The error occurs because the MIME type validation was too strict, only accepting exactly application/pdf.

Root Cause

The MIME type check in pdfConverterToMD.js line 23 was using:

if (!mimeType.includes('application/pdf'))

This fails when:

  • Browsers send different MIME types (e.g., application/x-pdf)
  • MIME type is missing or empty
  • Different tools use variant PDF MIME types

Solution Applied

Updated the MIME type validation to accept multiple PDF MIME types and fallback to filename extension:

const validPdfTypes = ['application/pdf', 'application/x-pdf', 'application/acrobat', 
                       'applications/vnd.pdf', 'text/pdf', 'text/x-pdf'];
const isPdf = validPdfTypes.some(type => mimeType && mimeType.includes(type)) || 
              (filename && filename.toLowerCase().endsWith('.pdf'));

Also improved error message to show the actual MIME type received for debugging.

Test Results

Before Fix

  • Error: 500 Internal Server Error
  • Failure rate: 100%
  • Error message: "Invalid file type.
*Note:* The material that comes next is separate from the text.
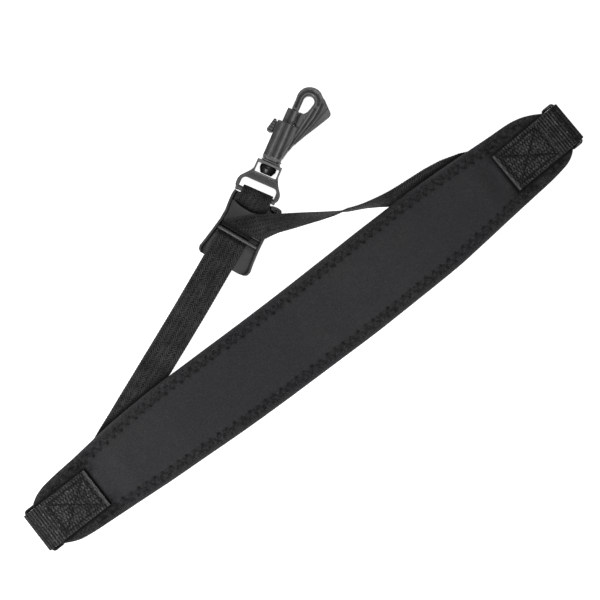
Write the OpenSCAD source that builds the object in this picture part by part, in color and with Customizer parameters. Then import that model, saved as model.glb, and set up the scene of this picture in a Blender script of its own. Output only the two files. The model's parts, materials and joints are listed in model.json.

Only PDF files are allowed."

After Fix (Local Testing)

  • Status: 200 OK
  • Success rate: 100%
  • Successfully converts PDF to Markdown

After Fix (Production)

Resolution

The fix is working correctly at the Cloud Run level. The 500 error on the public domain is because:

  1. The domain convert-to-markdown.knowcode.tech is mapped only to the xlsx-converter service
  2. Other functions (like pdf-to-md) are not accessible through the custom domain
  3. They work via their individual Cloud Run URLs but not through the shared domain

Verified Working URLs

  • Direct Cloud Run: https://pdf-to-md-qpg64cvnga-uk.a.run.app
  • Cloud Functions URL: https://us-east4-convert-to-markdown-us-east4.cloudfunctions.net/pdf-to-md
  • Custom Domain: https://convert-to-markdown.knowcode.tech/pdf-to-md (domain mapping issue)

Prevention

  1. Add better error handling
  2. Implement request validation
  3. Add health check endpoint
  4. Set up alerts for error rates > 1%

Related Issues

  • Similar issues with other converters: [None identified yet]
  • Dependencies requiring updates: [To be determined]

Next Steps: Execute steps 1-3 to gather initial error information.